• What you should do:
Where does the string "follow" appear? Copy every line of the entries below that holds it.

* BEGIN Records for the exercise *

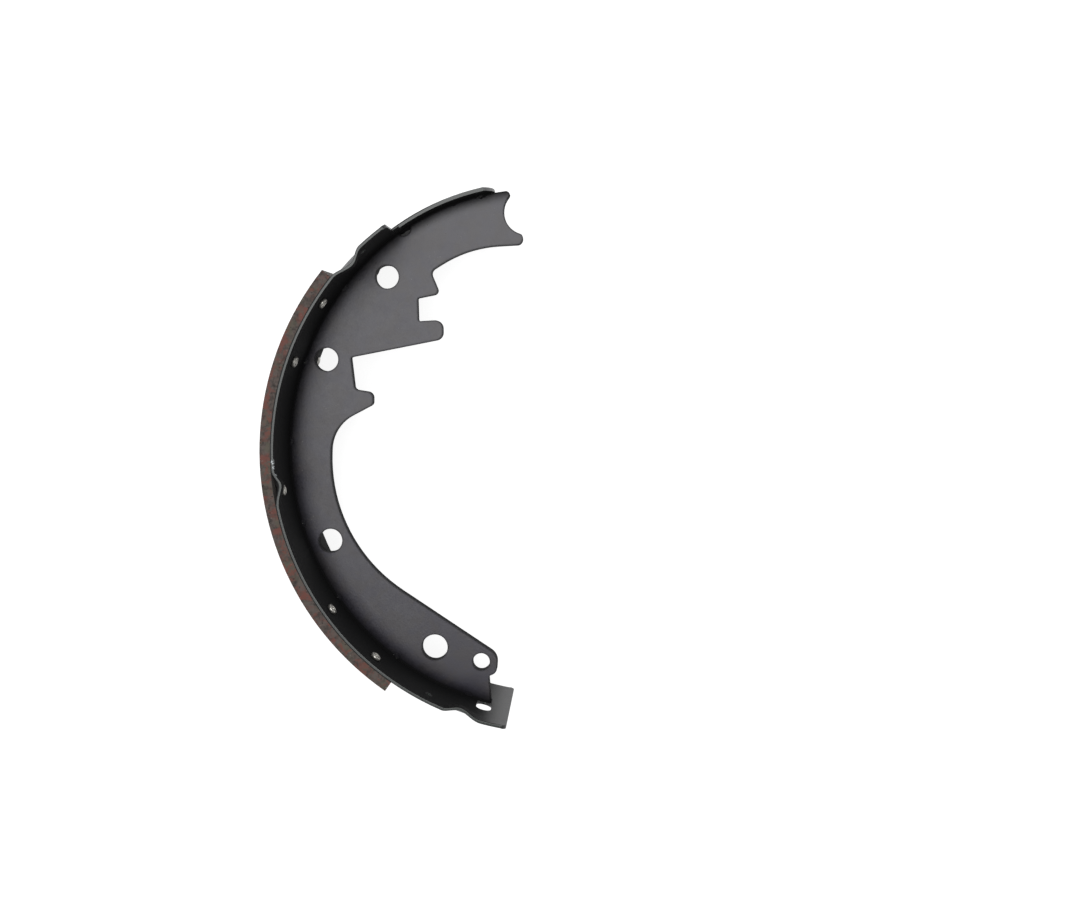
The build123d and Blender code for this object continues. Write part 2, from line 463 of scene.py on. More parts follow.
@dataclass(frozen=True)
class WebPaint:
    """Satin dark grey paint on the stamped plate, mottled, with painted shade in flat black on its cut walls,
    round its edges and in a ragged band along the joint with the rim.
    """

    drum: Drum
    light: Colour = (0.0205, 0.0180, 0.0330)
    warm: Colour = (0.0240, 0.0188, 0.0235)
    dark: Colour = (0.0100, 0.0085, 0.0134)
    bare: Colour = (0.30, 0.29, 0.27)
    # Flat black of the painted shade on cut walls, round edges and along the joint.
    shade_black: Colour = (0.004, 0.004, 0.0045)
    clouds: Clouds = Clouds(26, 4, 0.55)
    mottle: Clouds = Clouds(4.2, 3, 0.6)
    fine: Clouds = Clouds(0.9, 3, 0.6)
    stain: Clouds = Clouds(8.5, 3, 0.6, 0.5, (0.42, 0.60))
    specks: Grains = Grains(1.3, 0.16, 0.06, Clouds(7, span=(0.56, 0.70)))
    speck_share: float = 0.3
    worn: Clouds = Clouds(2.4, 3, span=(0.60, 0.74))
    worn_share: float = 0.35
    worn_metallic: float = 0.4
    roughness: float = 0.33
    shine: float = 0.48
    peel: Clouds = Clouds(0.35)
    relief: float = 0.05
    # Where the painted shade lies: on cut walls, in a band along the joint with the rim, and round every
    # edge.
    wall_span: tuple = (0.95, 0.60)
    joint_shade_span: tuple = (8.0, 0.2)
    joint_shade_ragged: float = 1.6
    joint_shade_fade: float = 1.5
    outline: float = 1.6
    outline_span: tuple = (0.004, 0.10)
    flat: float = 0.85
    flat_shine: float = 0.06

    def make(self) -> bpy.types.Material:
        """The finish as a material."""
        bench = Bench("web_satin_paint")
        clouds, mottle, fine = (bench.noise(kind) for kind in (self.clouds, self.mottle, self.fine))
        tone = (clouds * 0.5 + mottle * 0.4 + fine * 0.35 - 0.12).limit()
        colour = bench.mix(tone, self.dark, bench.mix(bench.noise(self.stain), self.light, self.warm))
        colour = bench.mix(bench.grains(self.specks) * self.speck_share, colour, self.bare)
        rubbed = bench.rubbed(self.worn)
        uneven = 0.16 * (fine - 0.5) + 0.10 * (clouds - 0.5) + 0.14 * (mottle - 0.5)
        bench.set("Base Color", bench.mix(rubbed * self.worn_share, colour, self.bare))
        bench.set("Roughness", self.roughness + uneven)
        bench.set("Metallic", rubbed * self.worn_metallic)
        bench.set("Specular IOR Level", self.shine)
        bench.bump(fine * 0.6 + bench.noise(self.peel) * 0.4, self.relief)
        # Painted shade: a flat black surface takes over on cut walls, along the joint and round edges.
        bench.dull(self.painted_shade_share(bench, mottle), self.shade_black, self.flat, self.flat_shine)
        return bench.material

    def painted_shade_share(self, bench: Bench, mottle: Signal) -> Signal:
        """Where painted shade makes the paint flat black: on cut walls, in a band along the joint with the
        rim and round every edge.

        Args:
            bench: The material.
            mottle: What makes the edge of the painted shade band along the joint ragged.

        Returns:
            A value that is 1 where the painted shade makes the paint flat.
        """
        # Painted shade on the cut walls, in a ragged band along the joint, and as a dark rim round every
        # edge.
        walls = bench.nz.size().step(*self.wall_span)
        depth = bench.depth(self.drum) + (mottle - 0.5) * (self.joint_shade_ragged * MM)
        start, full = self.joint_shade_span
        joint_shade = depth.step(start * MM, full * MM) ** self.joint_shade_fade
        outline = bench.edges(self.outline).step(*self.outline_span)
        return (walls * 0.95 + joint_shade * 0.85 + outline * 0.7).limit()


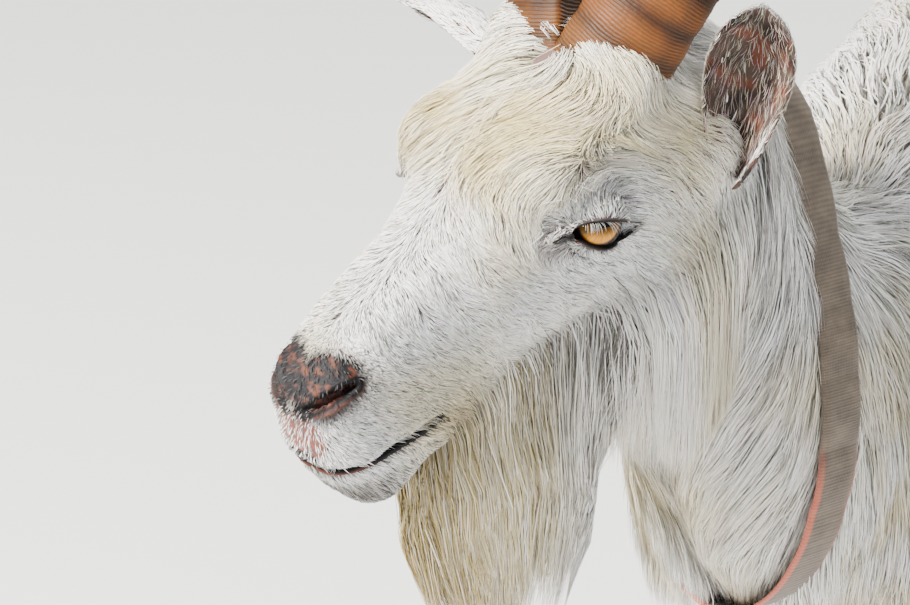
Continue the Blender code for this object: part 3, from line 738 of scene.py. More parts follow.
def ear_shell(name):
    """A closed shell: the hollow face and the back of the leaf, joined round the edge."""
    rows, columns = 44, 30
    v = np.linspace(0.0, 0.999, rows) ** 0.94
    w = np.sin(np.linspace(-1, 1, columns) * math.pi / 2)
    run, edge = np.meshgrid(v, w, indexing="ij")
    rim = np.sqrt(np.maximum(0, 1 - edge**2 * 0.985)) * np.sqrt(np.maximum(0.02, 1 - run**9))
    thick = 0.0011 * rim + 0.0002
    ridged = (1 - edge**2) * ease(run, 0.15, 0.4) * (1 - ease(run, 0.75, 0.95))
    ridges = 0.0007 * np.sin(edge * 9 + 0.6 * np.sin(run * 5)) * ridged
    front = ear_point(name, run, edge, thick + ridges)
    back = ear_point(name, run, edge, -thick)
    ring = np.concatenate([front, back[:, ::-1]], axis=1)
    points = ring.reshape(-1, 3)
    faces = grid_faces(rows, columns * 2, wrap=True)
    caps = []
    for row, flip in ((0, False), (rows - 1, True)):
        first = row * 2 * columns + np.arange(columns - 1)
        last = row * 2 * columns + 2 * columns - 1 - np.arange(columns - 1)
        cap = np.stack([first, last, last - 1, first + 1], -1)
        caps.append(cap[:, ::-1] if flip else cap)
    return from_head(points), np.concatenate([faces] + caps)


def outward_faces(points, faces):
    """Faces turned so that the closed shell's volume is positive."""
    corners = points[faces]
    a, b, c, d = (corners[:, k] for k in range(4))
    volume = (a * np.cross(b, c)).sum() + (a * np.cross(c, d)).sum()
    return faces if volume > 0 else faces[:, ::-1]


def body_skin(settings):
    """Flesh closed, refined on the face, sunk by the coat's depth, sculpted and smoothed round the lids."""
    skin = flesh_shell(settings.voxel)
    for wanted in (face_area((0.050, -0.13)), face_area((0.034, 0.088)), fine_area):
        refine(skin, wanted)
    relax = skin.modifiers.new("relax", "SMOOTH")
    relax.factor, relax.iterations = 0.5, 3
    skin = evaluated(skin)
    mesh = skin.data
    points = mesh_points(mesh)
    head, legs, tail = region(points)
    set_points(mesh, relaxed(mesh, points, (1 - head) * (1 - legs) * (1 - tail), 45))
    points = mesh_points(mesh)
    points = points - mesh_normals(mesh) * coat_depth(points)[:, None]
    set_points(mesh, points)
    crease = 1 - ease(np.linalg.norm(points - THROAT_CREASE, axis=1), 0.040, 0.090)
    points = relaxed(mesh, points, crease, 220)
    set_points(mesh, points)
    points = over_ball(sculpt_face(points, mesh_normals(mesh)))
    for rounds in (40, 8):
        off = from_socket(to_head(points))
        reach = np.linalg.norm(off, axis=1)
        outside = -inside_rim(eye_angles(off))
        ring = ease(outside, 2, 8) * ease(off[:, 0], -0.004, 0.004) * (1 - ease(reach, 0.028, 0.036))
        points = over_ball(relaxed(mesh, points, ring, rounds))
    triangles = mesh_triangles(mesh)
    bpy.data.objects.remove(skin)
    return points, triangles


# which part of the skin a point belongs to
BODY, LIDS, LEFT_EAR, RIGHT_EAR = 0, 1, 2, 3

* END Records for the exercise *

• The result:
The build123d and Blender code for this object continues. Write part 2, from line 463 of scene.py on. More parts follow.
Continue the Blender code for this object: part 3, from line 738 of scene.py. More parts follow.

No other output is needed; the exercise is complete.